The games we used to play
“I write this piece with a great feeling of nostalgia. As I write, school is out for the holidays, and I wonder what games or other past-times the youngsters, home for the long holidays, will indulge in.
“I remember that only a few short decades ago, we youngster played marbles in all its variations we made ‘buck tops’ from ‘kooroo’ seeds, we made and sailed toy boats along the numerous canals that criss-crossed our village of Kitty, we had great fun with sling-shots, there was the spinner with which we played the mildly dangerous sport of ‘rake’. And there were games of ‘Saul Pen’ and hopscotch not forgetting the ever popular cush and chink where the stake was buttons.

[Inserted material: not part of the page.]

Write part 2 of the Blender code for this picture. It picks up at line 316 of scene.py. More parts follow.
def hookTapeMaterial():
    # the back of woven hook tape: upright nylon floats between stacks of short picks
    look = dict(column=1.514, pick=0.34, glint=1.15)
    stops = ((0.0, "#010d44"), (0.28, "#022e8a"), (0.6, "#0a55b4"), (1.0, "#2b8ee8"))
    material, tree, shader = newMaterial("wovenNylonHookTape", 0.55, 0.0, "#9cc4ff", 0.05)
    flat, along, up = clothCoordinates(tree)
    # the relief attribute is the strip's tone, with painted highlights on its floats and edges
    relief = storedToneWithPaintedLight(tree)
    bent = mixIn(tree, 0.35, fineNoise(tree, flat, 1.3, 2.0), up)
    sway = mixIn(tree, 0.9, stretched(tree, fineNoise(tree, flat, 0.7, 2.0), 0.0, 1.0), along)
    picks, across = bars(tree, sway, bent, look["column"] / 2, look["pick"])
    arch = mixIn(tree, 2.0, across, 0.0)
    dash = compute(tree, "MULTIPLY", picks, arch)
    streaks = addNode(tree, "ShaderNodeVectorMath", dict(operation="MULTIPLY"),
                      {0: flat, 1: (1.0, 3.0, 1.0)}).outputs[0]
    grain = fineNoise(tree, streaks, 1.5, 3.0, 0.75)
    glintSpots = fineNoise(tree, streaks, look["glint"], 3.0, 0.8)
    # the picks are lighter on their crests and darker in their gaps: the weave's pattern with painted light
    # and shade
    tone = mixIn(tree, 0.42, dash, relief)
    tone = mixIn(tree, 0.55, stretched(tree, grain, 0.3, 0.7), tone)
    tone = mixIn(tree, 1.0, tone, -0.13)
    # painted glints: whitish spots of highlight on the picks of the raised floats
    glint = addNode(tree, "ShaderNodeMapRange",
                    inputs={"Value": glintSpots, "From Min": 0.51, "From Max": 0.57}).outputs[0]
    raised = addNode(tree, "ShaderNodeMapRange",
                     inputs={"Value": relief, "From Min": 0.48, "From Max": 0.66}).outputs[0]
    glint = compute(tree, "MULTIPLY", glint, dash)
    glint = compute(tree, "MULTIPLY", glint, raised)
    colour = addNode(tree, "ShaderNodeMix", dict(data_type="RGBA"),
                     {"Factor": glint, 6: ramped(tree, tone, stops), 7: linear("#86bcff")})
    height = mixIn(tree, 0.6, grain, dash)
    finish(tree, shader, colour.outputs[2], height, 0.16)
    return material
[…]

“Marbles, in all of its variations, was endlessly fascinating and usually played for buttons. I will remember my father’s acute embarrassment one Remembrance Day, as he dressed in his best salara suit for the ex-Servicemen’s parade, only to find every button on his trousers, waistcoat and jacket gone… and so was I!

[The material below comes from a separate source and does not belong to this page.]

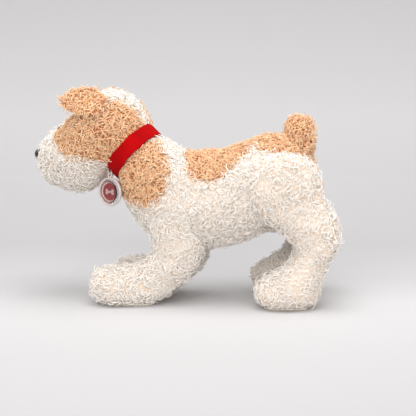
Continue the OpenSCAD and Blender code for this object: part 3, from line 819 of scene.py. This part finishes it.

“We youngsters played ‘jummin’ with one player placing his ‘taa’ (marble) against a post with the object being that the other players, from an agreed distance, would try to hit it with his marble.
“Another marble game was ‘holes’. This was played by any number of youngsters. The game started by making three depressions a few feet apart and a straight line in front of and at right angles to the holes. The players then took turns rolling their marbles to the line and the player whose marble ended up nearest the line won the right to start the game.
“The object of the game was for each players to make three circuits of the holes, by sinking his marble in each hole in turn, and the quickest one to complete three circuits was the winner. However, any or all the players had the right to try to hit away another player’s marble, the farther the better, to prevent him from ‘sinking’ his marble in the holes. Again, at stake were buttons.
“Making and spinning ‘buck tops’ was a fine art mastered by just a few of us youngsters, and we made a fortune in buttons making them for less talented kids.
“First you had to get a kooroo seed. This was a very large fruit (of the awara family). We then drilled (or by some other ingenious means), created two holes (at the top and base) of the seed. This was to accommodate the pin on which the top would spin. This stem was inserted through the holes, made level with the top and allowed to protrude for about three inches out of the bottom hole. Any space around this stem was then carefully sealed with wax. Then, there-had to be another hole in the side of this hollowed sphere to make the top sing as it was spinning. We used various means to remove the kernel from the seed to ensure it was completely hollow. The most popular method was to leave it on an ants’ nest overnight after drilling the holes, and by morning the inside was as clean as a whistle.
“But to spin the top was an art one had to learn oneself. This required acquiring an old toothbrush handle with the hole at the end, and a length of strong string – preferably waxed. Some really creative youngsters used a piece of wallaba shingle and carefully pared it down to the required size and then drilled the hole. It was found that this was even more effective than the toothbrush handle.
“Now, the string was carefully wrapped around the stem of the top, then with controlled outward-motion the top was pushed away from the spinner along the string, to land upright on the stem spinning at incredible speed. Depending on the size of the singing hole, it emitted a pleasant whistle. 11lere were even bets (buttons) as to whose top ‘sang’ longer and ‘sweeter’.
“Boat-racing was another popular sport since the drainage canals were always full, especially after it rained heavily. Every street in the village had a trench (canal) along one side which served as a reservoir when the rains came and prevented the yards from flooding.
“…These joiner shops – and there were others besides Mr Barrow – were-equipped with jig saws where we could have made a wooden gun (long as in rifle or short as in six-shooter). We then completed the “weapon” with rubber bands and used ‘buck beads’ (Job’s tears) for ammunition. These little gadgets provided us boys with endless hours of enjoyment playing police and thief’ or cowboys and Indians, the Indians of course using improvised bows and arrows,
“This was a very popular past-time since the matinee fare, was Western films with such perennial stars as Roy Rogers, Tom Mix and Hopalong Cassidy among several ‘good’ cowboys fighting Geronimo and Cochise, two ‘bad’ Indians, for control of the American West.
“The sling-shot was another must for us during the holidays. You first had to get a suitable fork, and the best was obtained from the ever-present genip tree. We then had to find the nearest cycle repair shop — and there were several in the village like Mr. Estwick, “Fullup” and Rudolph -– and scrounge a discarded cycle inner tube which was then stripped into length. Finally an old shoe had to be found to retrieve the tongue.
“This old shoe tongue was cut properly with two holes opposite each other and two lengths of the rubber secured through the holes…
“The village boasted two bakeries, both owned and operated by Mr. Blosison. They baked only twice each week (Wednesday and Saturday), so early Fridays and Tuesdays, the strident cry of ‘Straight Finger Arthur’ could be heard around the village announcing that he had ‘staaale bread’ as he strove to unload the previous Saturday or Wednesday bakery output.
“We as children, enjoyed a wide assortment of baker shop cakes that are not seen these days, perhaps modern bakers have lost the art. We had rock and cassava buns, bull stones, white eyes, coconut biscuits, lemon biscuits, square cakes, chester and the ever-enjoyable jackass collar.
“At Mr. Found out who had a small cake shop on the corner of Alexander and Thomas streets, a glass of mauby or pine drink cost a cent, while a jackass collar was also a cent. But for a cent you could get a half and half. This consisted of half a glass of mauby or pine drink and half of a collar.”